**Your instructions:**
Output, word for word, every line from the start of the listing down to and including the line that contains "return material, tree"; include nothing else.

**Supplied information:**
◆ ◆ ◆

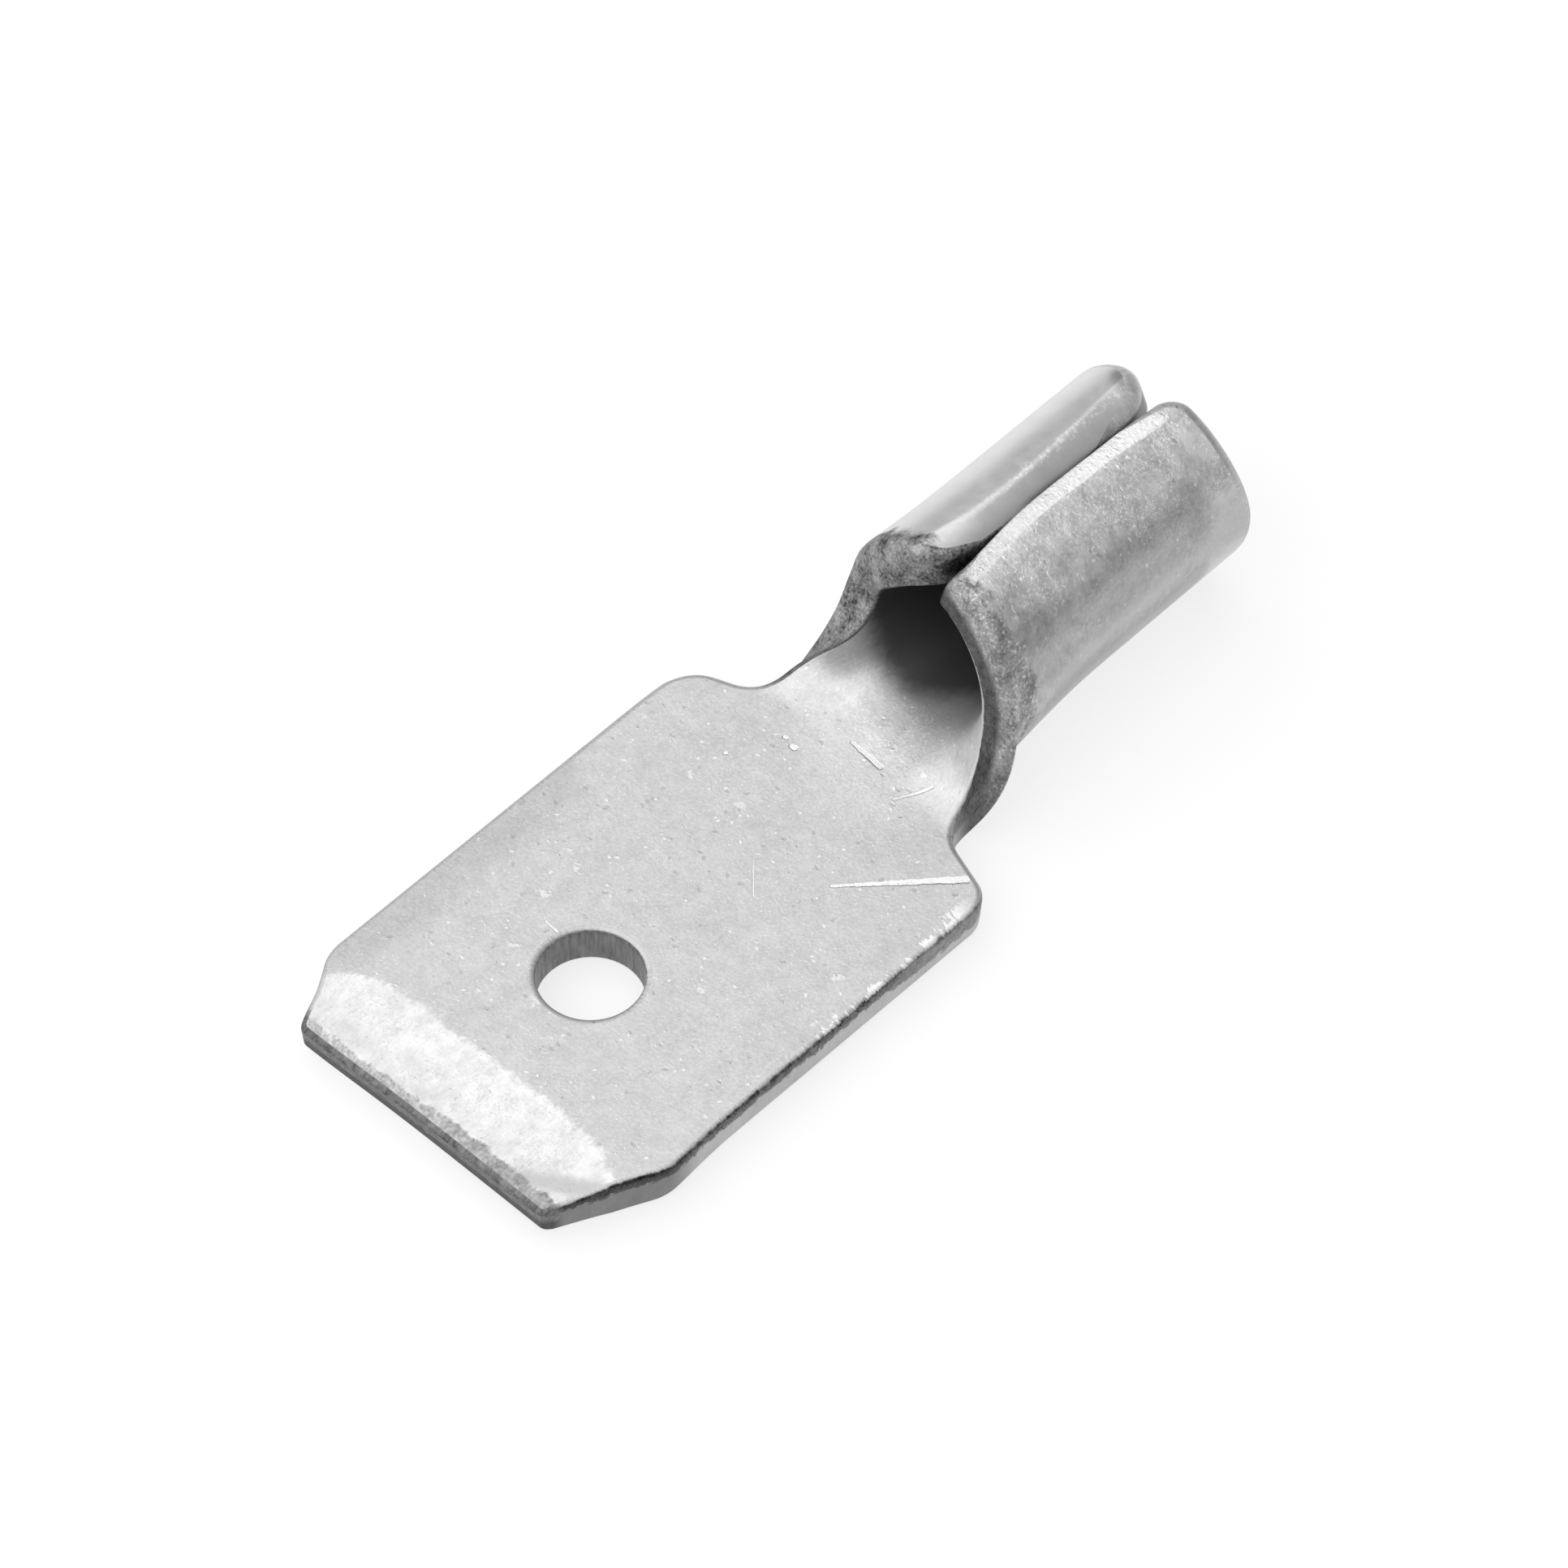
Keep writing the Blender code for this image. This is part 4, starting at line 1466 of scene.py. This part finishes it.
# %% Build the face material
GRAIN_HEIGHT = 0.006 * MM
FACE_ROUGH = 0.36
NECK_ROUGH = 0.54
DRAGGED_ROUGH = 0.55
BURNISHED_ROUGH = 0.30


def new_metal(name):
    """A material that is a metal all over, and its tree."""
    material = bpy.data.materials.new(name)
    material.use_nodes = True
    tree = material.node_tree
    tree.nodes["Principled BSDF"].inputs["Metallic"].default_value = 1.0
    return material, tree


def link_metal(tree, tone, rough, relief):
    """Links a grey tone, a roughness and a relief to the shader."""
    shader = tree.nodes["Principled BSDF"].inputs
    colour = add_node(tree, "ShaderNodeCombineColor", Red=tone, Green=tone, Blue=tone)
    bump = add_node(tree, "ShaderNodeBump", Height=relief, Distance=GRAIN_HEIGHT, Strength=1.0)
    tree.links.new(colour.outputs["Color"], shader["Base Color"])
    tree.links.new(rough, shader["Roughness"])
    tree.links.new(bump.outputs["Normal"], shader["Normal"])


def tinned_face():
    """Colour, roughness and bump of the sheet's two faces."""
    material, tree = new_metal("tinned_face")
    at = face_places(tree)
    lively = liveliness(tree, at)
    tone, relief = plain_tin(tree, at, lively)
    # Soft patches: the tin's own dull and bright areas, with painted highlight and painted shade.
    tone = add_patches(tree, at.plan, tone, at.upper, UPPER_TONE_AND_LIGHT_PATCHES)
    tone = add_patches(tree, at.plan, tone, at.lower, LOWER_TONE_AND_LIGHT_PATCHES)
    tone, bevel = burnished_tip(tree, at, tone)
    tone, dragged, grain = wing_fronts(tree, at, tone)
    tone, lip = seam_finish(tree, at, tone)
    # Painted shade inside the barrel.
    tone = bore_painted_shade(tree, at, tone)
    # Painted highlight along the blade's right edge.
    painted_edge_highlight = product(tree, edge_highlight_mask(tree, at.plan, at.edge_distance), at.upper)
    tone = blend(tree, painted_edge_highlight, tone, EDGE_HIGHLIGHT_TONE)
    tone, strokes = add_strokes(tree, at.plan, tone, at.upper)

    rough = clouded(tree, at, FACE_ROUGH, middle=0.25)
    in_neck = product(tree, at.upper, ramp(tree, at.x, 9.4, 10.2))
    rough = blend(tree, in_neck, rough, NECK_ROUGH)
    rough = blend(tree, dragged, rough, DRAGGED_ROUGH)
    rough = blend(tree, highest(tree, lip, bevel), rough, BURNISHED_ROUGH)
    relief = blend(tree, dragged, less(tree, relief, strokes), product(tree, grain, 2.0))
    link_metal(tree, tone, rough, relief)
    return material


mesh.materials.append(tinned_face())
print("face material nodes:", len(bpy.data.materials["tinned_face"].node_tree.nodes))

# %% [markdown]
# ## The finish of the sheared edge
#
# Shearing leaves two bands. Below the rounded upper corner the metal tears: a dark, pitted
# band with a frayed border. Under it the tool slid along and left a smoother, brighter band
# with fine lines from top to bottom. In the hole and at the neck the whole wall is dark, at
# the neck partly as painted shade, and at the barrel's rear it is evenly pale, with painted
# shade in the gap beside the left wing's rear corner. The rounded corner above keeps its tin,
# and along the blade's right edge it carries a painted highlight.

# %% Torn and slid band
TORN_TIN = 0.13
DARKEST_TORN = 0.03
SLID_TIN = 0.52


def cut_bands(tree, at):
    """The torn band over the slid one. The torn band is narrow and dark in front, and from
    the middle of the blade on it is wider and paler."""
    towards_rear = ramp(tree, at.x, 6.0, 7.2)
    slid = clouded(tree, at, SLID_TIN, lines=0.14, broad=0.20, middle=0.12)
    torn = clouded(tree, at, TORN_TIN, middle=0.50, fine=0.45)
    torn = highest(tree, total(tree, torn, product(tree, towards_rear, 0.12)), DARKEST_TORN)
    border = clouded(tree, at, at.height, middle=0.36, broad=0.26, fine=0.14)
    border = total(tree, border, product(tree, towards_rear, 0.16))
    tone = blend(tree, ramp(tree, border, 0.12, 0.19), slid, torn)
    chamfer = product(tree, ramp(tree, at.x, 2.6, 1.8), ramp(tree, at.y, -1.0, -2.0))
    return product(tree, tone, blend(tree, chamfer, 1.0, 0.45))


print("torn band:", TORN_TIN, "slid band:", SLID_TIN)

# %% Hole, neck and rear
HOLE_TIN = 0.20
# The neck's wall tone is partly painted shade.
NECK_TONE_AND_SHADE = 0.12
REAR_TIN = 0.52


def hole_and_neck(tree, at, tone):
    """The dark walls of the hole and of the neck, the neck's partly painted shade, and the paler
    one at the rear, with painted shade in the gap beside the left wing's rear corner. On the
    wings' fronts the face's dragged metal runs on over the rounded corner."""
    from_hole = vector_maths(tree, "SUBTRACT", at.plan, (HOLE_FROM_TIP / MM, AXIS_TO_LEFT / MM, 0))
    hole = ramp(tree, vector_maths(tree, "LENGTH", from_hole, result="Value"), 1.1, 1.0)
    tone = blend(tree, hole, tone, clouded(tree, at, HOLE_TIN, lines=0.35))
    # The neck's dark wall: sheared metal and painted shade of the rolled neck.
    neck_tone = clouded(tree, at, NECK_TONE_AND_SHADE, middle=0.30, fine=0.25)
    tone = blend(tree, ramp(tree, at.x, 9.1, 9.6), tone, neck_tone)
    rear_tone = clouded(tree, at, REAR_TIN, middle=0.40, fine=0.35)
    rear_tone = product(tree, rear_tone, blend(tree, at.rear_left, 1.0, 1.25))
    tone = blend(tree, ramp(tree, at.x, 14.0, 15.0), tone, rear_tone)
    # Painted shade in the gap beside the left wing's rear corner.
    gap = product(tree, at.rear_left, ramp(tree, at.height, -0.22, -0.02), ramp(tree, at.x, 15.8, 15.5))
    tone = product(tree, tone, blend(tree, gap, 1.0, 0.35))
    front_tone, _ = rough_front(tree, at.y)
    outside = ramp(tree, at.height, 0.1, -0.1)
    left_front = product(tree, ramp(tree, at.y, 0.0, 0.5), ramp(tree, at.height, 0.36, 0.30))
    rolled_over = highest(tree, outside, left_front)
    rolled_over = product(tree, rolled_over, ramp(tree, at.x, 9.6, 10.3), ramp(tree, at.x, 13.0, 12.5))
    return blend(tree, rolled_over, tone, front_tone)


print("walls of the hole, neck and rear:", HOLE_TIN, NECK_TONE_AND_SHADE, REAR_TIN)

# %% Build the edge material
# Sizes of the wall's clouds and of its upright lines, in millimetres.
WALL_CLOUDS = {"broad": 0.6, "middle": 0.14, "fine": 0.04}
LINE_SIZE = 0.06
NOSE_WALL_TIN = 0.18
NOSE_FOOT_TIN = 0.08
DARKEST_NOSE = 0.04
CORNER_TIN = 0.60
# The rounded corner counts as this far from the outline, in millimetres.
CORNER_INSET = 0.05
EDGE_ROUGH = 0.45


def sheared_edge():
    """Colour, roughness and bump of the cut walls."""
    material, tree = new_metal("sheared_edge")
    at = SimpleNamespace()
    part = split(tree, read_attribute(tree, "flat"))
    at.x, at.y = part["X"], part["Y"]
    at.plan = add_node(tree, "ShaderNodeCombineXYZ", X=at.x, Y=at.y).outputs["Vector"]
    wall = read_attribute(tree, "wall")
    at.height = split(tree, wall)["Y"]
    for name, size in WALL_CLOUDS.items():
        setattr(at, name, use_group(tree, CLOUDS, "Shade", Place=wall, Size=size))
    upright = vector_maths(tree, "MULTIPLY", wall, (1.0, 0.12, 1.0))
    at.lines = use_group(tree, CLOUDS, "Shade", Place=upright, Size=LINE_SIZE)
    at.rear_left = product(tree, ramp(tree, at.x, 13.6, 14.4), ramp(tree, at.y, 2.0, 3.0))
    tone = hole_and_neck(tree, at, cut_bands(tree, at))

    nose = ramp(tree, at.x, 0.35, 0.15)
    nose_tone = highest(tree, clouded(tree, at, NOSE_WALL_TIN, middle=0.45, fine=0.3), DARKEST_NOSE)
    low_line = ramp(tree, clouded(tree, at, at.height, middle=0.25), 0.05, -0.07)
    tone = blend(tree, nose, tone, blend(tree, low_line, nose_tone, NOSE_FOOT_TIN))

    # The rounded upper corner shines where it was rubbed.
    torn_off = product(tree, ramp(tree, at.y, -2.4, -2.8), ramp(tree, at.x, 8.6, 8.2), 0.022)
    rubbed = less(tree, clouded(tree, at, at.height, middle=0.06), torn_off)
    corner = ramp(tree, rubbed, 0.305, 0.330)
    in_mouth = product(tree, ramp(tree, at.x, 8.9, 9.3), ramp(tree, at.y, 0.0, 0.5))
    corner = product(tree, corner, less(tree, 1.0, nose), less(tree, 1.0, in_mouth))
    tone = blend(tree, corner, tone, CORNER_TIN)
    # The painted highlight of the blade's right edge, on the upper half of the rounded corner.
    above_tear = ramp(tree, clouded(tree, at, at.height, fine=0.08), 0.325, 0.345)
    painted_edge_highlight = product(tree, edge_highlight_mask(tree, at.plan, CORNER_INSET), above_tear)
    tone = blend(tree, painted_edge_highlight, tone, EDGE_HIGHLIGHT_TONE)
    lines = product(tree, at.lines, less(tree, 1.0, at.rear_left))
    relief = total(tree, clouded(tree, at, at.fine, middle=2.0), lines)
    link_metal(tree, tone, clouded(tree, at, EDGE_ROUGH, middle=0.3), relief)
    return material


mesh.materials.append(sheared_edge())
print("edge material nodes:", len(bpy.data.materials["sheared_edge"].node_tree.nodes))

◆ ◆ ◆

**Task result:**
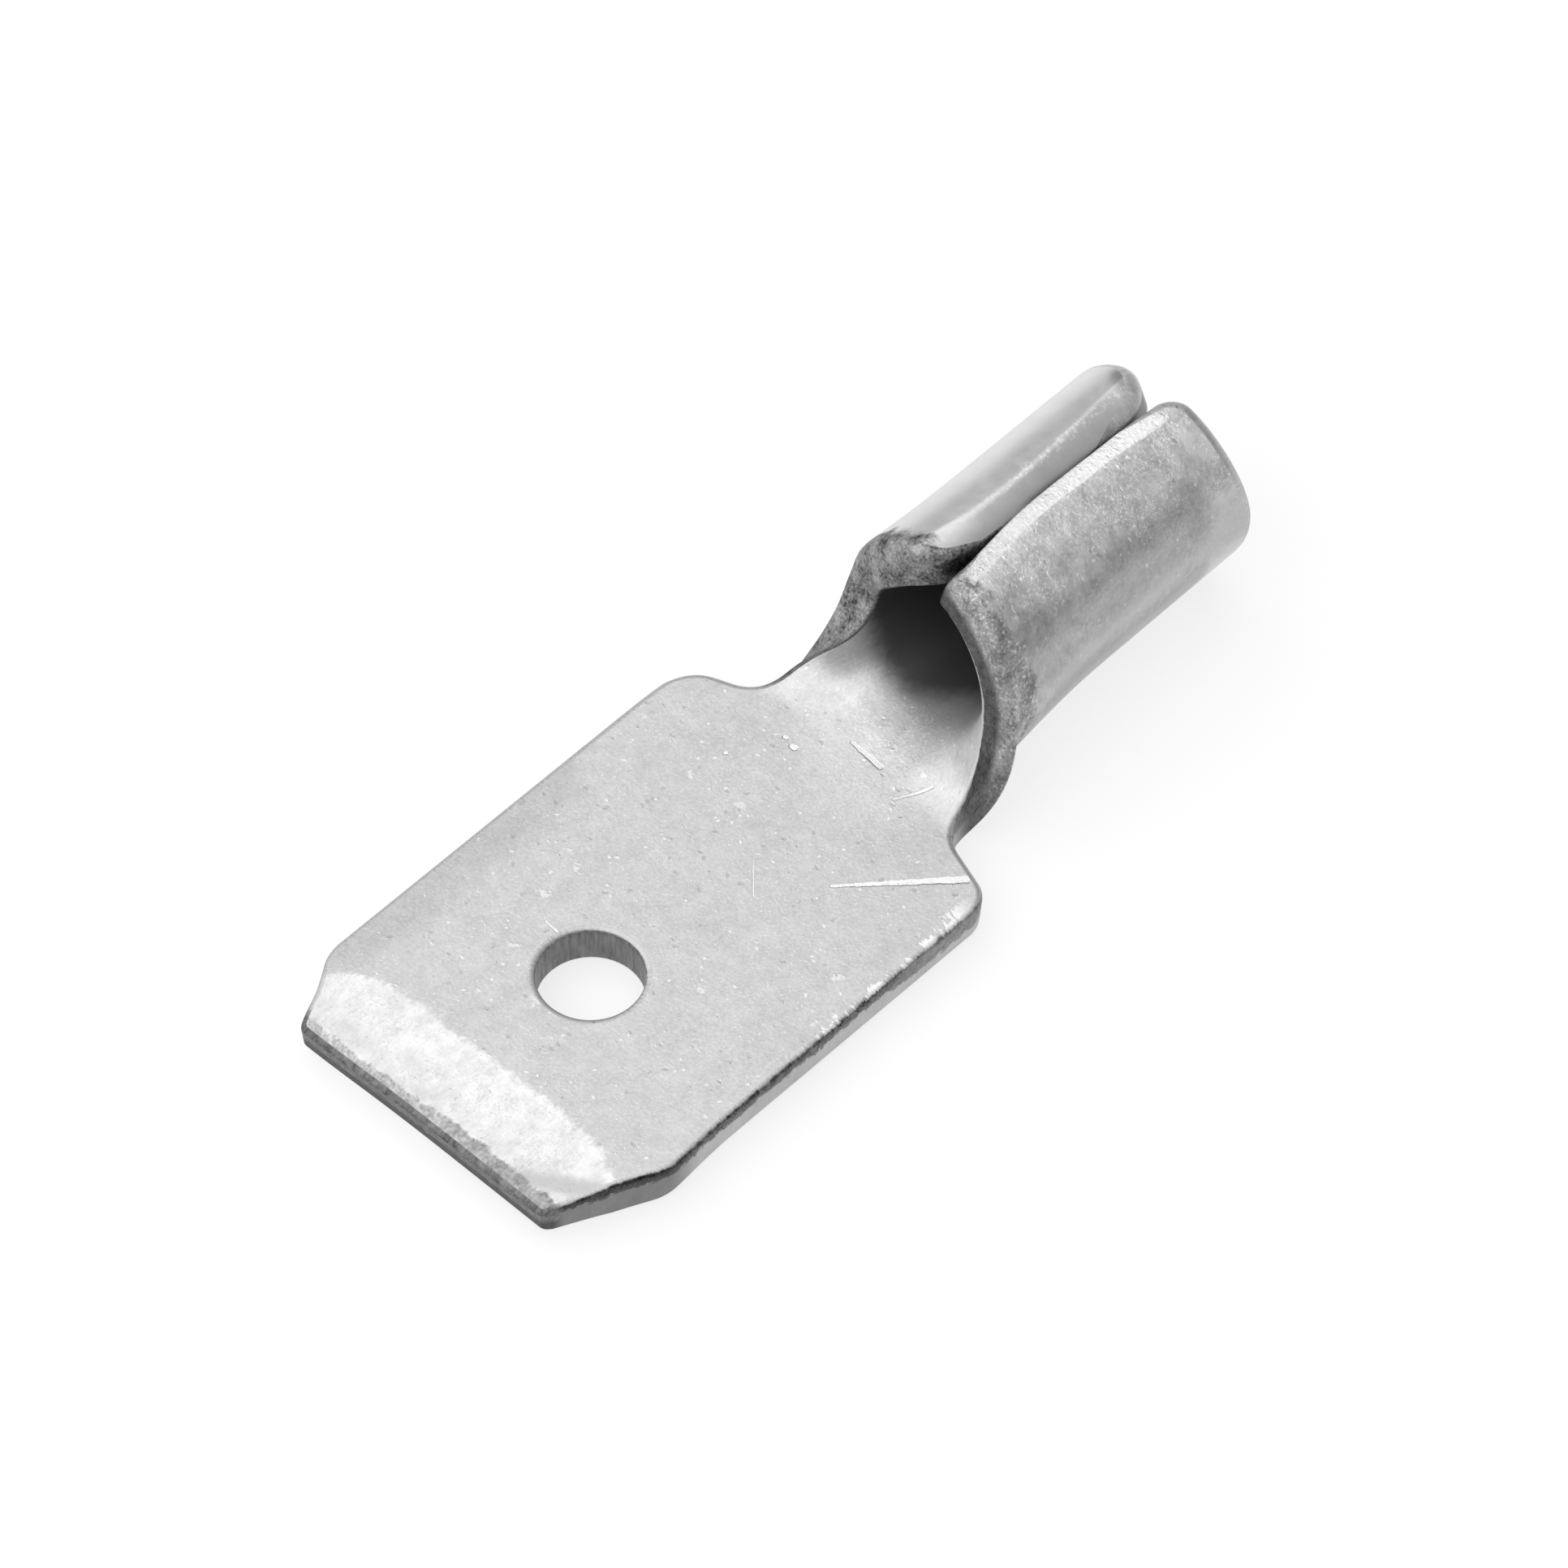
Keep writing the Blender code for this image. This is part 4, starting at line 1466 of scene.py. This part finishes it.
# %% Build the face material
GRAIN_HEIGHT = 0.006 * MM
FACE_ROUGH = 0.36
NECK_ROUGH = 0.54
DRAGGED_ROUGH = 0.55
BURNISHED_ROUGH = 0.30


def new_metal(name):
    """A material that is a metal all over, and its tree."""
    material = bpy.data.materials.new(name)
    material.use_nodes = True
    tree = material.node_tree
    tree.nodes["Principled BSDF"].inputs["Metallic"].default_value = 1.0
    return material, tree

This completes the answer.